Monday is a quiet walk around town in the grey light and persistent drizzle, its a sad way to finsih her trip, but at least she has the whoel spectrum of Swiss weather. I only hope that she had as much fun as we did.

Freitag Birthday Zurich




So on Friday the 25th of May it was the one year anniversary of Freitags zurich store. They had a party, and if you're an exclusive member like myself then you were invited along to smaple some of the wares they were hawking. I was going in high hopes of discounted bags and what not, perhaps free posters or postcards something anything, anything free, my hope was sadly misplaced. They did have a barbeque and drinks, but where my discount dammit.
On the upside their building is something worth seeing. They have a nine story buidling made from metal storage containers (which Ben informs me are called gaylords, I don't belive him at all). The shop only spans three of these in height but it is full to bursting with recycled bags, ipod holders, laptop cases, wallets et al, a very handsome building. Hiromi and I climbed to the top to the observation post. As you climb and other people descend next to you, you can't help but notice the building sway ever so gentle with the motion. The top yields a 360 degree view of town, its not a great view but you are up high.
One of the two Freitag brothers was behind a bar dolling out drinks, looking shabbily well presented in mock overalls.

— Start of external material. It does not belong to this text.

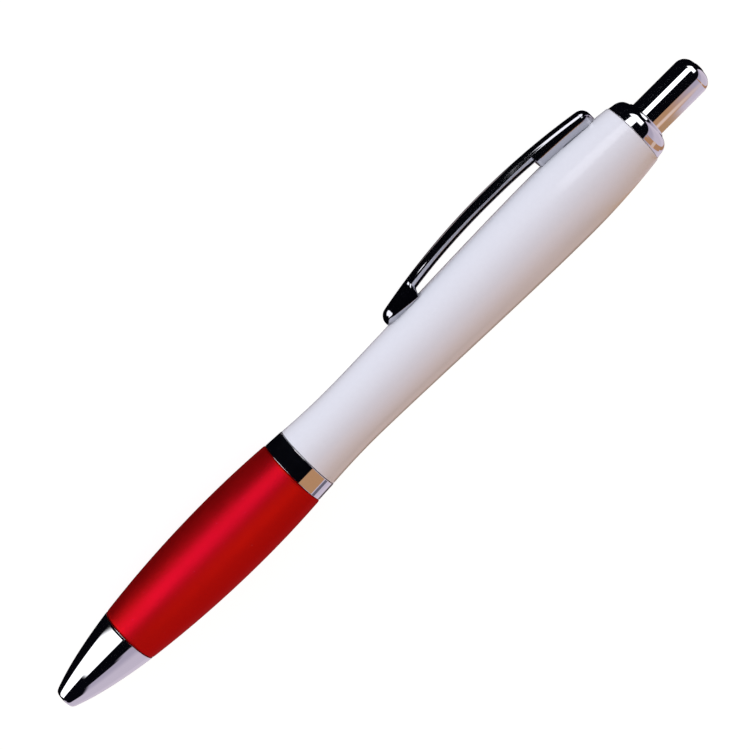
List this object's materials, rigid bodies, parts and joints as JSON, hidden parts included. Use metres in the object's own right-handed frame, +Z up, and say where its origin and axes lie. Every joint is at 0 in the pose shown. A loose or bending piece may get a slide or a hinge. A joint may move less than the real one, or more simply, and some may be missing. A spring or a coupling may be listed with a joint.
{
  "type": "retractable ballpoint pen",
  "caption": "Retractable ballpoint pen with a soft grip, a waisted barrel, a sprung pocket clip and a push button that drives a ratchet cam to move the refill in and out of the nozzle.",
  "frame": {"origin": "on the table, under the middle of the pen's box, with the pen lying on its side as it comes to rest: on the barrel and on the edge of the clip", "axes": "+X along the pen from the writing end to the push button, +Z up from the table, +Y the side that the clip points to (the clip slopes down to the table by about 31.5 degrees)"},
  "size_m": [0.14, 0.0158, 0.0131],
  "materials": {
    "chrome": "mirror-bright chrome plating",
    "soft_grip": "satin soft-touch red",
    "white_shell": "glossy moulded white",
    "white_core": "plain moulded white",
    "acetal": "natural moulded acetal",
    "black_cam": "moulded black",
    "ink_tube": "milky extruded tube with ink behind it",
    "nickel_silver": "turned nickel silver",
    "carbide": "polished carbide",
    "spring_steel": "bright drawn wire"
  },
  "bodies": {
    "barrel_body": {"upper_barrel": "white_shell", "end_collar": "chrome", "guide_sleeve": "acetal"},
    "clip_body": {"clip": "chrome"},
    "button_body": {"push_button": "chrome", "plunger": "acetal"},
    "refill_body": {"cam_rotor": "black_cam", "refill_tube": "ink_tube", "tip_holder": "acetal", "ball_point": "nickel_silver"},
    "ball_body": {"writing_ball": "carbide"},
    "band_body": {"centre_band": "chrome"},
    "front_body": {"front_barrel": "white_core", "grip_sleeve": "soft_grip", "nozzle": "chrome", "return_spring": "spring_steel"}
  },
  "joints": [
    {"name": "button_press", "type": "slide", "parent": "barrel_body", "child": "button_body", "axis": [-1, 0, 0], "range_m": [0, 0.006], "stiffness_N_per_m": 250, "springref_m": -0.004, "deforming": ["return_spring"]},
    {"name": "refill_advance", "type": "slide", "parent": "barrel_body", "child": "refill_body", "axis": [-1, 0, 0], "range_m": [0, 0.006]},
    {"name": "ball_roll", "type": "hinge", "parent": "refill_body", "child": "ball_body", "pos_m": [-0.0679, -0.00134, 0.00657], "axis": [0, -0.523, -0.8523], "continuous": true},
    {"name": "clip_flex", "type": "hinge", "parent": "barrel_body", "child": "clip_body", "pos_m": [0.05145, 0.00378, 0.00343], "axis": [0, -0.523, -0.8523], "range_deg": [0, 3], "stiffness_Nm_per_rad": 2},
    {"name": "front_travel", "type": "slide", "parent": "barrel_body", "child": "band_body", "axis": [-1, 0, 0], "range_m": [0, 0.00501]},
    {"name": "front_unscrew", "type": "hinge", "parent": "band_body", "child": "front_body", "pos_m": [-0.0159, -0.00134, 0.00657], "axis": [-1, 0, 0], "range_deg": [0, 1800]}
  ],
  "couplings": [
    {"joint": "refill_advance", "follows": "button_press", "ratio": 1},
    {"joint": "front_travel", "follows": "front_unscrew", "m_per_rad": 0.00015915}
  ]
}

I take my hat of to their concept, take some second hand truck tarpualin, bike inner tubes, and car seat belts fashion into handsome products and sell at high prices, genius. They are now branching out into punch bags, footballs, seating and more, you can also go to their website and with the aid of the 'F-cut' cut out your own bag from a selection of tarps for assembly and delivery for an extra 20CHF on top of the usual price. What are you waiting for?